If the budget is adopted, the owner of a house assessed at the township average of $445,000 would pay $141 more next year in property taxes, Lynn Shugars, the district's business manager, told the school board at its regular meeting.
Last year, the district was able to offset the impact of similar increases by tapping into a $2.5 million surplus fund. But with little more than $400,000 in surplus this year, administrators are looking at stringent measures to balance the budget.
Board President Don Mishler took pains to assure the audience - and voters - that the budget was being adopted only preliminarily so that the district could present it to the county for review.

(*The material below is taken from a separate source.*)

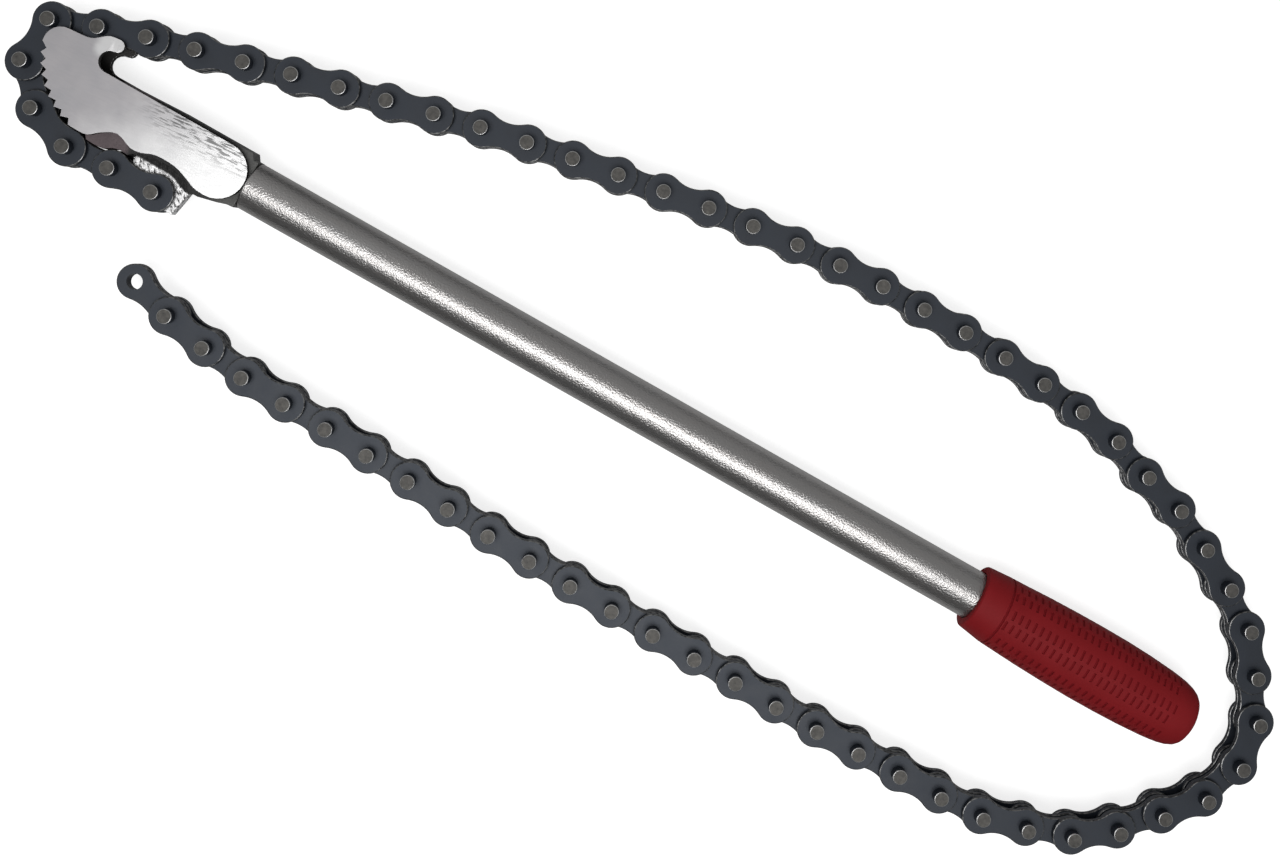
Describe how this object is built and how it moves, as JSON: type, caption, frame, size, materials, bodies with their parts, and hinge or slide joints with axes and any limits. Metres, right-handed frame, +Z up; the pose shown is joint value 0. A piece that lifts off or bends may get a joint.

"There will be an opportunity for feedback along the way," he said. The board is scheduled to adopt a final budget April 29. He said the board's vote to accept the administration's recommendations now did "not necessarily represent an endorsement" of some controversial parts of it, such as enlarged classes at the high school or "pay to play" fees.
"We're looking to save as much as we can in order to move forward," newly appointed school Superintendent Timothy Rehm, who arrived Feb. 4, told the crowd. "We know where we need to go."
The proposed budget calls for eliminating six teaching positions at the high school, two - special education and family consumer science - at the middle school, and four full-time and two part-time positions at the elementary level.
Additionally, the plan calls for eliminating an administrative position and outsourcing the night custodial staff, for total savings of $1.4 million.
What students and their families could feel even more acutely than teacher layoffs, however, are the activities fees.
Under the proposed budget, high school students would pay $225 a year to participate in sports or theater, $50 to belong to clubs, and $100 for seniors to park on campus.
For middle schoolers, sports and theater would cost $100. Youngsters in the upper elementary grades would pay between $25 and $50.
Low-income families who qualify for the reduced-lunch program would not be obliged to pay the fees.
Mishler noted that proposals to charge for extracurricular activities had been considered in each of the last three years but had always been rejected.